§ **DATA EXCERPT**:

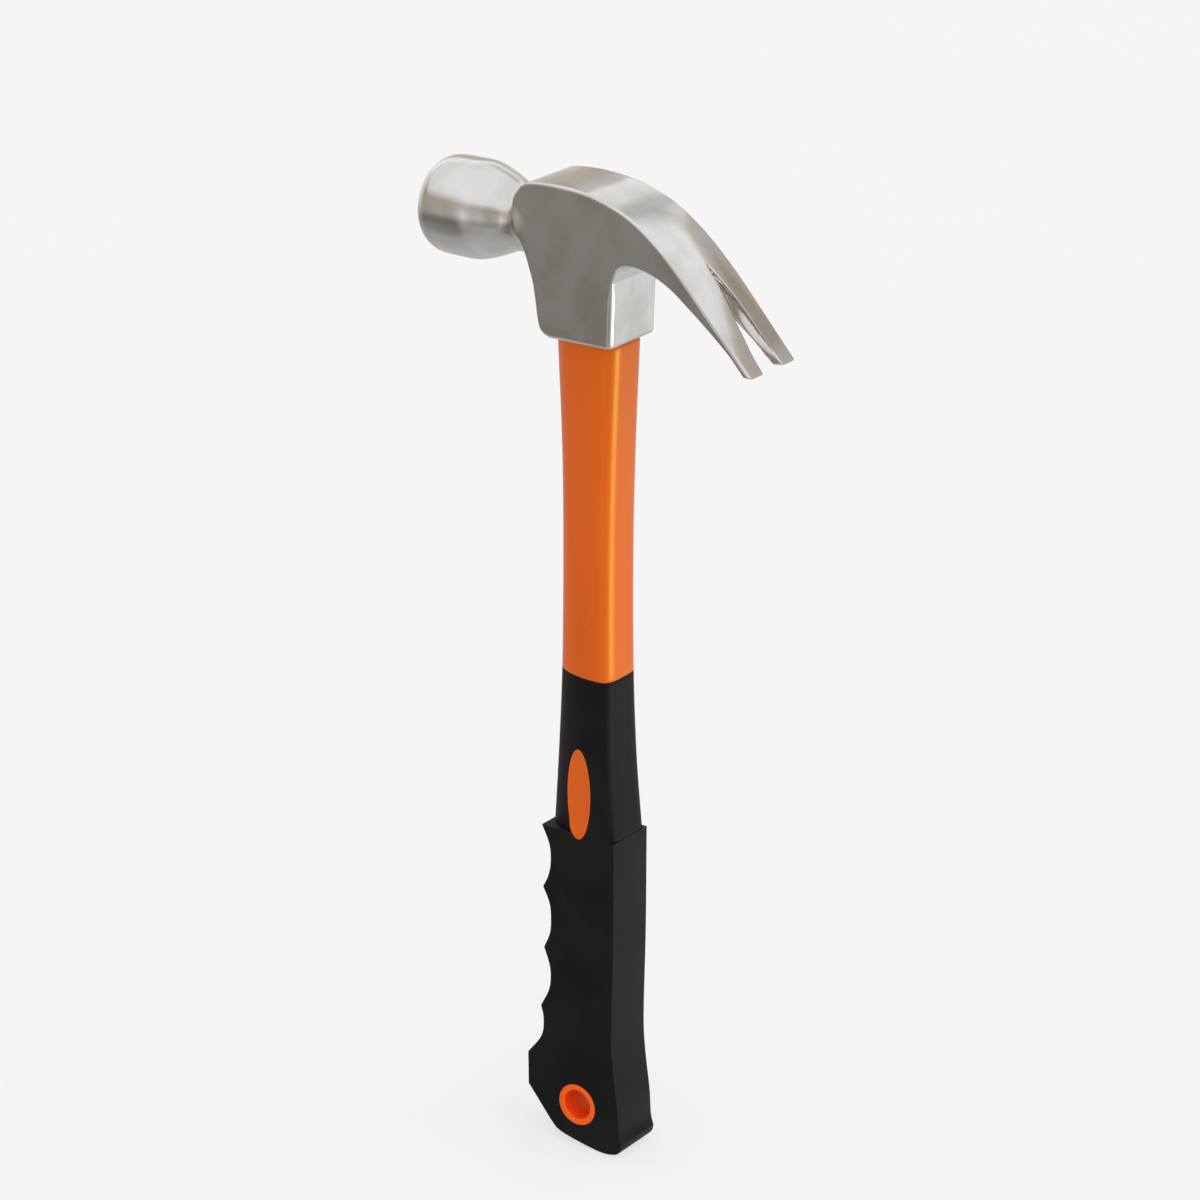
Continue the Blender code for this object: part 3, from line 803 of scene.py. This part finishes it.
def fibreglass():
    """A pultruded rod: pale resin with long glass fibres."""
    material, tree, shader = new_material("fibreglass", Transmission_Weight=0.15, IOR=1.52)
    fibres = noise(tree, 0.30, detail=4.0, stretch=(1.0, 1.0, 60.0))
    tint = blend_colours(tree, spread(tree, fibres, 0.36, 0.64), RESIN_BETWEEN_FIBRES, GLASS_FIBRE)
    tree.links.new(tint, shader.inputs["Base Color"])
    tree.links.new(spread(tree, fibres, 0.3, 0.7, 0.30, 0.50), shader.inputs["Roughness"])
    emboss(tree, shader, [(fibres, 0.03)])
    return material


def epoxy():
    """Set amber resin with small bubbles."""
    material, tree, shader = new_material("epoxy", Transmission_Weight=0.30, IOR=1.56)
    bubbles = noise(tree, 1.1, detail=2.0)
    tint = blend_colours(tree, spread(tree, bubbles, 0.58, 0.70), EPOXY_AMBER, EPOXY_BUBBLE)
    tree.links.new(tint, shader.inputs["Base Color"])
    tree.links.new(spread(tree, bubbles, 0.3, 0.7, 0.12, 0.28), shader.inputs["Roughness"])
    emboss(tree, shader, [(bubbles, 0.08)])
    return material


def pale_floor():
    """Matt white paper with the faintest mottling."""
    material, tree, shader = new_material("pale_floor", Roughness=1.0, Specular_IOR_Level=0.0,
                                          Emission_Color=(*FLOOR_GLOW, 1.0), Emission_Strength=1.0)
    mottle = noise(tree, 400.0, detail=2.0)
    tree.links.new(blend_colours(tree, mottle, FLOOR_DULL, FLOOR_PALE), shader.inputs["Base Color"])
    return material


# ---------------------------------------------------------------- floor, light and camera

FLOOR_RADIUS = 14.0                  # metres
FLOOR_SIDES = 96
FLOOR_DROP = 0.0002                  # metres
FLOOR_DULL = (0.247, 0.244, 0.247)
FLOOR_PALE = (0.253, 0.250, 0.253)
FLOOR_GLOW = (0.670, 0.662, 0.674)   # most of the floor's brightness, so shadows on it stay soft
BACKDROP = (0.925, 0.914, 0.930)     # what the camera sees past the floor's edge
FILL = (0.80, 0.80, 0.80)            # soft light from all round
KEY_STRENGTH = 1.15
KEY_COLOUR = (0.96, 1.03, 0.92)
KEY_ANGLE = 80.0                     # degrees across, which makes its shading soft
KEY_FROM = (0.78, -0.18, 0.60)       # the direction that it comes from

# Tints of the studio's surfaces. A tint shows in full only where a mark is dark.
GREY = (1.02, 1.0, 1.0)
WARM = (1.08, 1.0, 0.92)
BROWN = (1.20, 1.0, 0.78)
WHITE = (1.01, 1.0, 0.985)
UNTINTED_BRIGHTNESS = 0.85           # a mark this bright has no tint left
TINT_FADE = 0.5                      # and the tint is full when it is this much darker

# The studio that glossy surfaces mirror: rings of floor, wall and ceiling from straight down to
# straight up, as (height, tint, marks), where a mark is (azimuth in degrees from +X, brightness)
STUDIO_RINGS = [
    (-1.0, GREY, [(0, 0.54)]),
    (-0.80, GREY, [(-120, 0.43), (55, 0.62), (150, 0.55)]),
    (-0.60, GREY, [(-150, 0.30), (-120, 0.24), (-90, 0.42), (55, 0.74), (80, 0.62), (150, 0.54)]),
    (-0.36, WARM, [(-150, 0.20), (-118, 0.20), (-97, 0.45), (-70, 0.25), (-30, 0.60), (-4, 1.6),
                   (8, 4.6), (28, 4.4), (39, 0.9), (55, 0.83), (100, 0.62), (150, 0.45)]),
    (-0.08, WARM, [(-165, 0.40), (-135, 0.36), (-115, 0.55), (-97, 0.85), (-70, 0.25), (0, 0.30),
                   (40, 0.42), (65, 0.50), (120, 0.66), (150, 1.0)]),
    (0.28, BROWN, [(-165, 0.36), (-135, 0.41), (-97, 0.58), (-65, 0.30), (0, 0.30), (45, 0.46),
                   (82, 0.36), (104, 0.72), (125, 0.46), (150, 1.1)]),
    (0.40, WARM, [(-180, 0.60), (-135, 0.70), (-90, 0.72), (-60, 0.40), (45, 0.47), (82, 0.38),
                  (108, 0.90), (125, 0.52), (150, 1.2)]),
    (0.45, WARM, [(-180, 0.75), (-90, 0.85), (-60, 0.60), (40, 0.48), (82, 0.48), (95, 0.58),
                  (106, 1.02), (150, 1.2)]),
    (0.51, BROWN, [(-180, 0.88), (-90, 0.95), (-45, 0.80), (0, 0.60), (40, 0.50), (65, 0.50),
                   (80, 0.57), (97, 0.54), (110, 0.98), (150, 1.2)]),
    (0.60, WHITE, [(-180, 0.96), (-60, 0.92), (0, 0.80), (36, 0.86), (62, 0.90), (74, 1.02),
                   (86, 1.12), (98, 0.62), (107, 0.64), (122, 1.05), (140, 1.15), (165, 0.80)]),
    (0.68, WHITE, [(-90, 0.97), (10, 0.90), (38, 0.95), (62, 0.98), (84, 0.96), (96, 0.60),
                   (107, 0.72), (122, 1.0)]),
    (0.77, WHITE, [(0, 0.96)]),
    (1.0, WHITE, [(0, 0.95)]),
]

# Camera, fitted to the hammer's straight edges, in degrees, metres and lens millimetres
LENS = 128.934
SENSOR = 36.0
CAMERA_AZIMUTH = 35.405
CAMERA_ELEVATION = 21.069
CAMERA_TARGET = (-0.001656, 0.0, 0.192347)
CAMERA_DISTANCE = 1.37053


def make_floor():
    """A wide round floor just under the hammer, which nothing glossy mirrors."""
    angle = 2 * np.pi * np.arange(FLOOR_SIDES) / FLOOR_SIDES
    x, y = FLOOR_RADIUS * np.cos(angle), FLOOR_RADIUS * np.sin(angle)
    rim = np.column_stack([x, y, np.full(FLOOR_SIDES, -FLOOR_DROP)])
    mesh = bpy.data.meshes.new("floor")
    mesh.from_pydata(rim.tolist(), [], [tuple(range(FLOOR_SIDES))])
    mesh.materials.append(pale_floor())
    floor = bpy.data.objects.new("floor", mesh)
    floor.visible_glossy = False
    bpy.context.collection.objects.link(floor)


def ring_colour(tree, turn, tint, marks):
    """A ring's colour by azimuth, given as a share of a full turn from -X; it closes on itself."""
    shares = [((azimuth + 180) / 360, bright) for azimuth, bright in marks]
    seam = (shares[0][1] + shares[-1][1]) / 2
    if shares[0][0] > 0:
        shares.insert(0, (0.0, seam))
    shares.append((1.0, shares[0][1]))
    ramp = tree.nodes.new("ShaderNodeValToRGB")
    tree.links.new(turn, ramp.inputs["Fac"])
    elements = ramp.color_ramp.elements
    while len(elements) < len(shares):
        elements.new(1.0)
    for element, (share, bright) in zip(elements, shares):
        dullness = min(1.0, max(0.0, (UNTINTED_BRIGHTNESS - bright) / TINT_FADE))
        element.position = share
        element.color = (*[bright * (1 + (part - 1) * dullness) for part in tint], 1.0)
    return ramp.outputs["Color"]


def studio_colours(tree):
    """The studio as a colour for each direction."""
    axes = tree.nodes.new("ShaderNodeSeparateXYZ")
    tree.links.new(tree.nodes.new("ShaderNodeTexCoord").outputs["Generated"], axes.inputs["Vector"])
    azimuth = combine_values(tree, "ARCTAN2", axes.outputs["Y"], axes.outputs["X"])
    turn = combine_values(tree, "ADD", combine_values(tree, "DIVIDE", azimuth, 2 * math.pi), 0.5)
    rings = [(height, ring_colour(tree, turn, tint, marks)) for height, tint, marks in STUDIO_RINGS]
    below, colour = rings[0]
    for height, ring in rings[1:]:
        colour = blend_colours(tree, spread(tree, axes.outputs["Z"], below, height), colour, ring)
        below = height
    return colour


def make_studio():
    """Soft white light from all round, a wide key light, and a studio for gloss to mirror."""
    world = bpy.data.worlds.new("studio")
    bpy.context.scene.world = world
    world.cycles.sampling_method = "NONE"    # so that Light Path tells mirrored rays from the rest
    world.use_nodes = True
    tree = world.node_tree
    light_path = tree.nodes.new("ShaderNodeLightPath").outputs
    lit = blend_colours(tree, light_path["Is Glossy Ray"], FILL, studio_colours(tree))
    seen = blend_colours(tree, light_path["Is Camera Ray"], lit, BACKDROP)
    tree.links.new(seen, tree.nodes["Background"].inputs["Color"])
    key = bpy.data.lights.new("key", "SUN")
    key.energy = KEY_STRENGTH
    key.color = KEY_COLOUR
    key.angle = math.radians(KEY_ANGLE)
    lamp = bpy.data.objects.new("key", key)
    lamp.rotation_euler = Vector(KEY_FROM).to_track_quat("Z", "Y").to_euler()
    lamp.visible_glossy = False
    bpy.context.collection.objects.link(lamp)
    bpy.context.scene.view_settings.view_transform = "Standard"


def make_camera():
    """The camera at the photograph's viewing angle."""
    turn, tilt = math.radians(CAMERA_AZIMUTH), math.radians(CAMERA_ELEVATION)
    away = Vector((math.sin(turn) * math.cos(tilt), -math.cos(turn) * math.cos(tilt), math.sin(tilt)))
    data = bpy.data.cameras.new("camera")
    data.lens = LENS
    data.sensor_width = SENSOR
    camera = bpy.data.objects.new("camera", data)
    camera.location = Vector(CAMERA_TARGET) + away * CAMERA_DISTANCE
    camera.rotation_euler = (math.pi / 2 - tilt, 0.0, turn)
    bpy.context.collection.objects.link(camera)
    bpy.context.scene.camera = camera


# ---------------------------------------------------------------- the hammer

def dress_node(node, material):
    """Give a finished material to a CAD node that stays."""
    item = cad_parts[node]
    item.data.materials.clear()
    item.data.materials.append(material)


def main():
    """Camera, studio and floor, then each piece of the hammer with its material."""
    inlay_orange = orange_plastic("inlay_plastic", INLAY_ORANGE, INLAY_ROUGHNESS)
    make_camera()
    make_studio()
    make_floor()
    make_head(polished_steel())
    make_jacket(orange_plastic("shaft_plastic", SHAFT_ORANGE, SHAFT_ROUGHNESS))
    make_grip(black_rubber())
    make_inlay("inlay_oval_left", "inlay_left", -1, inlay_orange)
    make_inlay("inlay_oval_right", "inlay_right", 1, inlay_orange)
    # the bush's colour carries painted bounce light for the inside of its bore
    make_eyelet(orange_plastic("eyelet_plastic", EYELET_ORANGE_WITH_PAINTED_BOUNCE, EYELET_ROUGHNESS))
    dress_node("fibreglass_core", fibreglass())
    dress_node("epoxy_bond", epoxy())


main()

§ **DIRECTIVE**: Determine the number of lines containing "this". Write only that number.

§ **COMPLETE ANSWER**: 3